Maud McLure Kelly, Alabama’s first female lawyer, continues to inspire
In 1904, a lawyer named Richard B. Kelly moved his family from Anniston to Birmingham. His daughter, Maud, a recent high school graduate, became his stenographer. Soon, she became fascinated with law and began studying it on her own. Though the idea of a female lawyer was unheard of in the Alabama of that day, Maud McLure Kelly decided that is exactly what she wanted to become.
Admission to the University of Alabama School of Law was opened to women in the late 1890s, but when Kelly applied and was accepted in 1907, she was only its second female student. Her immersion in her father’s law books paid off immediately, as she scored so highly on the entrance exam that she was admitted as a senior, obtaining her law degree in one year and graduating with honors.
When Kelly received her law degree in 1908, she encountered an immediate obstacle to her intended career. The Code of Alabama stated that a law school graduate could be admitted to the state bar upon presenting “his” diploma as credential. A friend from law school who was a state legislator sponsored a revision of the statute to read “his or her,” clearing the way for Kelly to become the first woman to practice law in Alabama.
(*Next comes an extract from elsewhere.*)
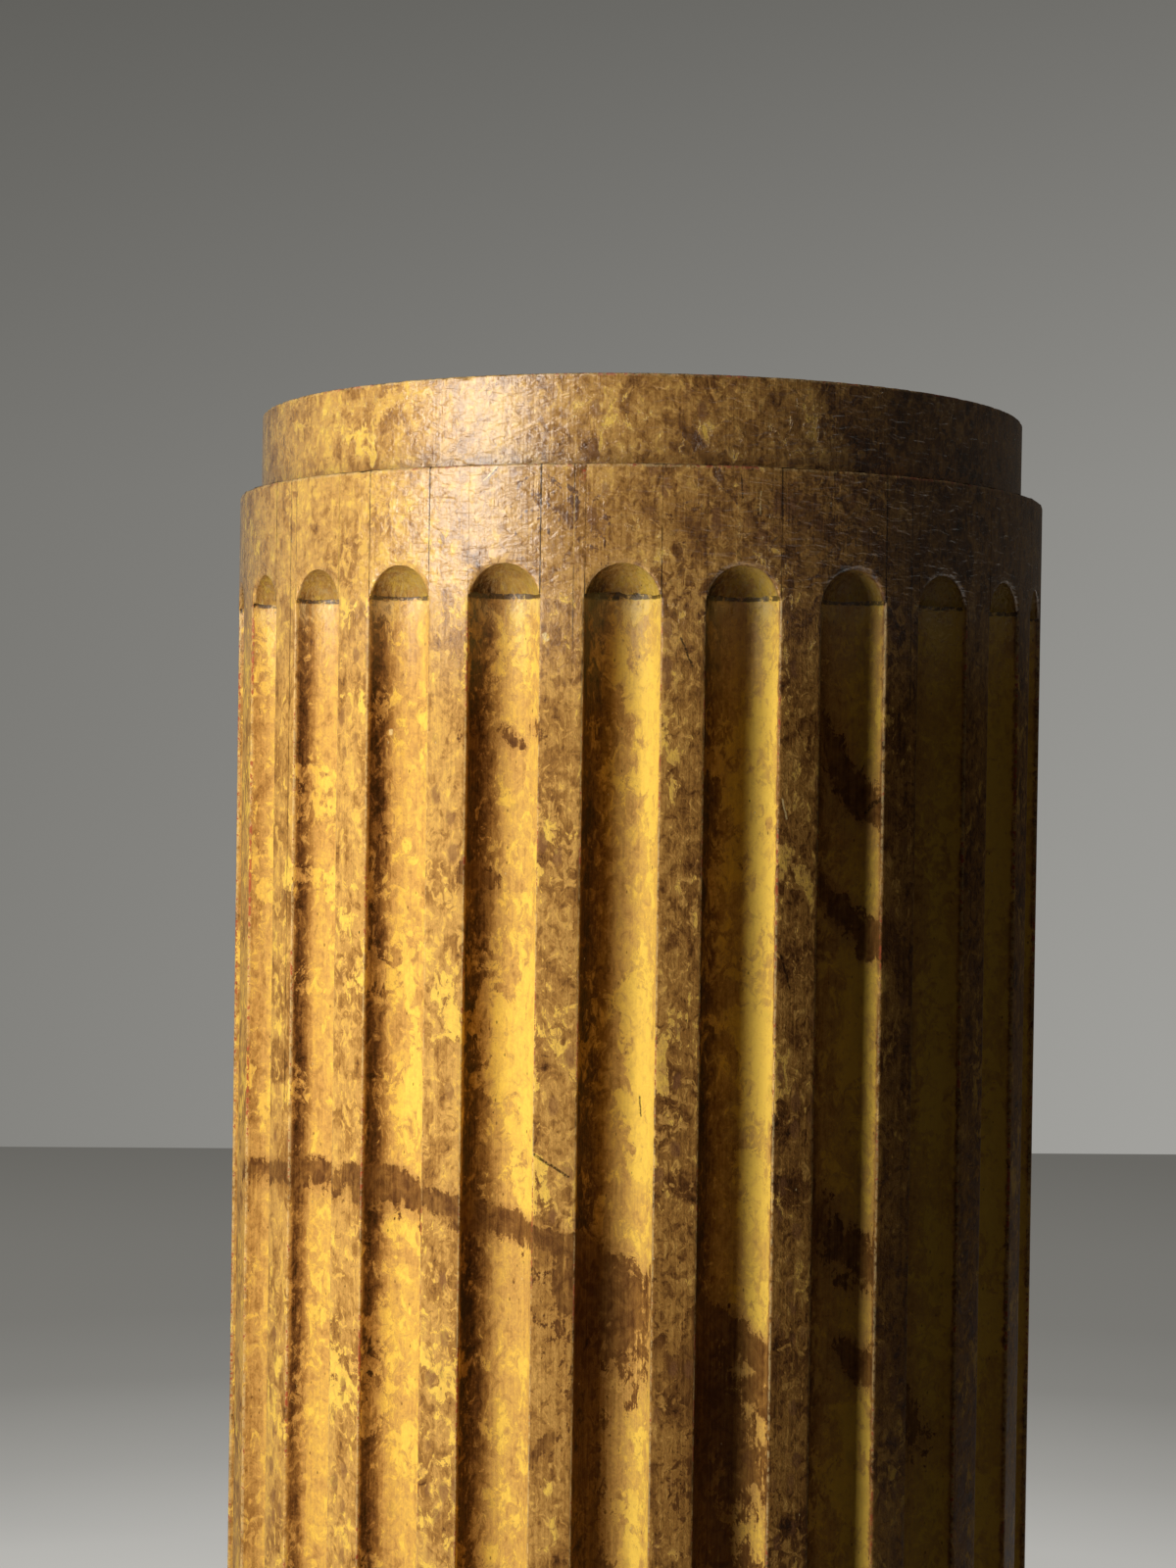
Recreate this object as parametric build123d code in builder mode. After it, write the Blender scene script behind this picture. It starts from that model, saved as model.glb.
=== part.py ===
from build123d import *
import math
import os

# Painted wooden column, coopered from fluted staves. Millimetres, +Z up.
# The origin is the centre of the foot's underside, and one flute faces -Y.

# Shaft
shaft_radius = 170.0
shaft_height = 966.0
stave_count = 8
flutes_per_stave = 3
board_thickness = 50.0
front_flute_angle = -90.0
# The stave joints lie a little to one side of the middle of their fillets
joint_offset_angle = 1.4

# Flutes, run through the whole length of each stave
flute_radius = 14.0

# Half-round plugs that close the flutes' ends, each with a dome carved in its inner end.
# A plug is cut back from the dome's centre, so that it doesn't end in a feather edge.
upper_band = 36.0
lower_band = 36.0
dome_radius = 13.5
plug_cut_back = 1.8
plug_clearance = 0.1

# Eased edges
rim_ease = 1.2
cap_top_ease = 1.5
cap_foot_ease = 0.8

# Cap, set back from the shaft's face all round
cap_setback = 8.8
cap_height = 34.0

# Formers that hold the staves inside
upper_former_thickness = 30.0
lower_former_thickness = 30.0

# Countersunk wood screws through the cap into the upper former
screw_count = 4
screw_circle_radius = 92.0
screw_head_radius = 5.0
screw_head_rim = 0.5
screw_head_height = 3.4
screw_core_radius = 2.4
screw_length = 55.0
screw_tip_length = 7.0
screw_slot_width = 1.3
screw_slot_depth = 1.4
screw_slot_turn = 37.0
screw_sink = 1.0
screw_clearance = 0.1

# Worked-out sizes
flute_count = stave_count * flutes_per_stave
flute_pitch = 360.0 / flute_count
stave_angle = 360.0 / stave_count
first_joint_angle = front_flute_angle - flute_pitch / 2 + joint_offset_angle
cap_radius = shaft_radius - cap_setback
flute_axis_radius = math.sqrt(shaft_radius**2 - flute_radius**2)
inner_flat = shaft_radius - board_thickness
upper_dome_height = shaft_height - upper_band - dome_radius
lower_dome_height = lower_band + dome_radius
cap_top = shaft_height + cap_height
screw_head_top = cap_top - screw_sink

os.makedirs("parts", exist_ok=True)


def write(piece, name):
    piece.label = name
    export_step(piece, f"parts/{name}.step")


# The edges of a piece where the shaft's round face meets one of its ends
def rim_edges(piece, end_height):
    arcs = piece.edges().filter_by(GeomType.CIRCLE)
    shaft_arcs = arcs.filter_by(lambda arc: abs(arc.radius - shaft_radius) < rim_ease)
    return shaft_arcs.filter_by(lambda arc: abs(arc.center().Z - end_height) < rim_ease)


# A mitred board with a round outer face, a flat inner face and three flutes
def make_stave(turn):
    half_angle = math.radians(stave_angle / 2)
    outer_x = shaft_radius * math.cos(half_angle)
    outer_y = shaft_radius * math.sin(half_angle)
    inner_y = inner_flat * math.tan(half_angle)
    flute_spread = flute_pitch * (flutes_per_stave - 1)
    first_flute_angle = -flute_spread / 2 - joint_offset_angle
    with BuildPart() as stave:
        with BuildSketch(Plane.XY.rotated((0, 0, turn))):
            with BuildLine():
                ThreePointArc((outer_x, -outer_y), (shaft_radius, 0), (outer_x, outer_y))
                Line((outer_x, outer_y), (inner_flat, inner_y))
                Line((inner_flat, inner_y), (inner_flat, -inner_y))
                Line((inner_flat, -inner_y), (outer_x, -outer_y))
            make_face()
            with PolarLocations(
                flute_axis_radius, flutes_per_stave, first_flute_angle, flute_spread, endpoint=True
            ):
                Circle(flute_radius, mode=Mode.SUBTRACT)
        extrude(amount=shaft_height)
        chamfer(rim_edges(stave, 0) + rim_edges(stave, shaft_height), rim_ease)
    return stave.part


# A half-round stick that fills a flute from the shaft's end to just short of the dome's centre
def make_plug(turn, end_height, dome_height, cut_back):
    inner_height = dome_height + cut_back
    with BuildPart() as plug:
        with BuildSketch(Plane.XY.offset(inner_height).rotated((0, 0, turn))):
            with Locations((flute_axis_radius, 0)):
                Circle(flute_radius - plug_clearance)
            Circle(shaft_radius, mode=Mode.INTERSECT)
        extrude(amount=end_height - inner_height)
        with PolarLocations(flute_axis_radius, 1, turn):
            with Locations((0, 0, dome_height)):
                Sphere(dome_radius, mode=Mode.SUBTRACT)
        chamfer(rim_edges(plug, end_height), rim_ease)
    return plug.part


# A screw's body, or with a gap the hole that takes it
def make_screw_form(gap, top_height):
    head_radius = screw_head_radius + gap
    core_radius = screw_core_radius + gap
    cone_top = screw_head_top - screw_head_rim
    cone_foot = screw_head_top - screw_head_height
    tip_height = screw_head_top - screw_length - gap
    with BuildPart() as form:
        with BuildSketch(Plane.XZ):
            with BuildLine():
                Polyline(
                    (0, top_height),
                    (head_radius, top_height),
                    (head_radius, cone_top),
                    (core_radius, cone_foot),
                    (core_radius, tip_height + screw_tip_length),
                    (0, tip_height),
                    close=True,
                )
            make_face()
        revolve(axis=Axis.Z)
    return form.part


screw_body = make_screw_form(0, screw_head_top)
screw_hole = make_screw_form(screw_clearance, cap_top + screw_sink)

# Staves
for number in range(stave_count):
    stave = make_stave(first_joint_angle + stave_angle * (number + 0.5))
    write(stave, f"stave_{number + 1}")

# Plugs, two to each flute
for number in range(flute_count):
    turn = front_flute_angle + flute_pitch * number
    upper_plug = make_plug(turn, shaft_height, upper_dome_height, plug_cut_back)
    write(upper_plug, f"upper_plug_{number + 1:02d}")
    lower_plug = make_plug(turn, 0, lower_dome_height, -plug_cut_back)
    write(lower_plug, f"lower_plug_{number + 1:02d}")

# Cap, a turned disc that lies on the stave ends and the upper former
with BuildPart() as cap:
    with BuildSketch(Plane.XY.offset(shaft_height)):
        Circle(cap_radius)
    extrude(amount=cap_height)
    chamfer(cap.faces().sort_by(Axis.Z)[-1].edges(), cap_top_ease)
    chamfer(cap.faces().sort_by(Axis.Z)[0].edges(), cap_foot_ease)
    with PolarLocations(screw_circle_radius, screw_count):
        add(screw_hole, mode=Mode.SUBTRACT)
write(cap.part, "cap_disc")

# Upper former, flush with the stave ends
with BuildPart() as upper_former:
    with BuildSketch(Plane.XY.offset(shaft_height)):
        RegularPolygon(
            inner_flat, stave_count, major_radius=False, rotation=first_joint_angle
        )
    extrude(amount=-upper_former_thickness)
    with PolarLocations(screw_circle_radius, screw_count):
        add(screw_hole, mode=Mode.SUBTRACT)
write(upper_former.part, "upper_former")

# Lower former, flush with the foot
with BuildPart() as lower_former:
    with BuildSketch():
        RegularPolygon(
            inner_flat, stave_count, major_radius=False, rotation=first_joint_angle
        )
    extrude(amount=lower_former_thickness)
write(lower_former.part, "lower_former")

# Cap screws, each with its slot at its own angle
with BuildPart() as cap_screws:
    with PolarLocations(screw_circle_radius, screw_count):
        add(screw_body)
    for number in range(screw_count):
        with BuildSketch(Plane.XY.offset(screw_head_top)):
            with PolarLocations(screw_circle_radius, 1, 360.0 / screw_count * number):
                with Locations(Rotation(0, 0, screw_slot_turn * number)):
                    Rectangle(4 * screw_head_radius, screw_slot_width)
        extrude(amount=-screw_slot_depth, mode=Mode.SUBTRACT)
write(cap_screws.part, "cap_screws")
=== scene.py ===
import math
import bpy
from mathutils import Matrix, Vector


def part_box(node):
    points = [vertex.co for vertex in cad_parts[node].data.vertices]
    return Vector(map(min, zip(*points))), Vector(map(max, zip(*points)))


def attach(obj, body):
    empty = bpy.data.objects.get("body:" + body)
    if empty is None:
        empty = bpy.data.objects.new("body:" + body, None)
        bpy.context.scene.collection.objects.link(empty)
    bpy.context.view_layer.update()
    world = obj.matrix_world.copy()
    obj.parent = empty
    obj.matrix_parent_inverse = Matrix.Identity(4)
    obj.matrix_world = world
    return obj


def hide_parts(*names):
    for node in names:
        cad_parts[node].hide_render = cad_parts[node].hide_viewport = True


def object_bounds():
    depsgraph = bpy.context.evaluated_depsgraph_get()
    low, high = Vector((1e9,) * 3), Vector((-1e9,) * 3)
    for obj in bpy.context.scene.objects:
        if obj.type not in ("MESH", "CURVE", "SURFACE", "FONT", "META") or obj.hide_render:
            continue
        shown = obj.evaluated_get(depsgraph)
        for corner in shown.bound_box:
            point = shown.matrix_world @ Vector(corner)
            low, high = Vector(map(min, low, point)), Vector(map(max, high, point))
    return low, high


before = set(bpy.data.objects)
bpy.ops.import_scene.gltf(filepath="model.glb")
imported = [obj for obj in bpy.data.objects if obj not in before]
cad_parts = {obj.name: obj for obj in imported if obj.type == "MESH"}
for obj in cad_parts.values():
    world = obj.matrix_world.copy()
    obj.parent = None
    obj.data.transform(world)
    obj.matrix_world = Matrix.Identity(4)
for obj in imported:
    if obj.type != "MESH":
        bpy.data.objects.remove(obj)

from types import SimpleNamespace

import bmesh
import bpy
import numpy as np
from mathutils import Matrix, Vector

# A coopered column shaft with a marbled, varnished paint finish.
# Turns are degrees round the column from its front flute, which faces -Y, towards +X.
# Lengths in the dictionaries are millimetres, apart from the studio's, and mm turns them into metres.
mm = 0.001
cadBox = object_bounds()
scene = bpy.context.scene

column = {
    "radius": cadBox[1].x / mm,
    "shaftTop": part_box("stave_1")[1].z / mm,
    "capTop": cadBox[1].z / mm,
    "capRadius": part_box("cap_disc")[1].x / mm,
    "staves": 8,
    "flutes": 24,
    "jointTurn": -6.1,
    "fluteRadius": 14.0,
    "plugRadius": 13.9,
    "domeRadius": 13.5,
    "domeCutBack": 1.8,
    "upperDome": 916.5,
    "lowerDome": 49.5,
    "innerFlat": 120.0,
    "rimEase": 1.2,
}
column["flutePitch"] = 360 / column["flutes"]
column["flutesEach"] = column["flutes"] // column["staves"]
column["staveTurn"] = 360 / column["staves"]
column["fluteAxis"] = math.sqrt(column["radius"] ** 2 - column["fluteRadius"] ** 2)
column["arrisTurn"] = math.degrees(math.asin(column["fluteRadius"] / column["radius"]))
# the heights of the joints across the flutes, and the length of one degree round the skin
column["upperJoint"] = column["upperDome"] + column["domeCutBack"]
column["lowerJoint"] = column["lowerDome"] - column["domeCutBack"]
column["degree"] = math.radians(column["radius"])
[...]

“She is a seminal character in the ability of women to move forward and be heard in the legal profession in Alabama,” said Augusta Dowd, vice president and managing lawyer of the Birmingham firm of White Arnold & Dowd. “Even today, the law is a very male-oriented profession, so the example of Maud McLure Kelly continues to help women know that they can set their sights on something and make it happen.”
On opening her practice in Birmingham, Kelly began representing a broad variety of clients in both civil and criminal matters and was known as an advocate for the poor and underserved. By 1914, she was certified to argue cases before the U.S. Supreme Court – one of the first women in the South to earn that distinction.
Kelly also became a local and statewide leader in the campaign to gain women the right to vote, helping to organize both the Birmingham and Alabama equal suffrage associations. By the time that right was extended with ratification of the 19th Amendment in 1919, Kelly was living in the nation’s capital, working as an attorney for the U.S. Department of the Interior.
Family obligations – her father’s health was declining, and two of her three brothers suffered from wounds they received in World War I – brought Kelly home to Alabama in 1924. Resuming her private practice and the travel it entailed, she began conducting historical research and compiling genealogical and other information from around the state.
Kelly left the legal profession in 1931 – the online Encyclopedia of Alabama notes that she was “able to live off some wise investments” – and spent more than a decade volunteering for civic and charitable causes and continuing to build her personal library of manuscripts, documents and maps. In 1943, she accepted a position with the Alabama Department of Archives and History (ADAH), where she would work until her retirement in 1956.
As acquisitions agent for ADAH, Kelly was credited with greatly expanding the department’s archival holdings. She also served as editor of the Alabama Historical Quarterly and drafted legislation that gave the ADAH authority over the state’s public records.
Kelly died in 1973, at the age of 85. She donated her extensive personal library to Samford University, where it is part of the university library’s Special Collections department.
In 2002, the Alabama State Bar initiated the Maud McLure Kelly Award, which annually honors “a female attorney who has made a lasting impact on the legal profession and has been a pioneer and leader within the state.” The first award went to Janie Shores, the first woman to serve on the Alabama Supreme Court. The recipient in 2020 was Augusta Dowd, who called the award “the premiere honor that can be given to a female who is a practicing lawyer in Alabama,” and said it is fitting that the award is named for Kelly.
“She was an amazing person,” said Dowd. “I have tremendous respect for Maud McLure Kelly. Her life and career continue to be an inspiration for female lawyers in particular, but also for all women in Alabama.”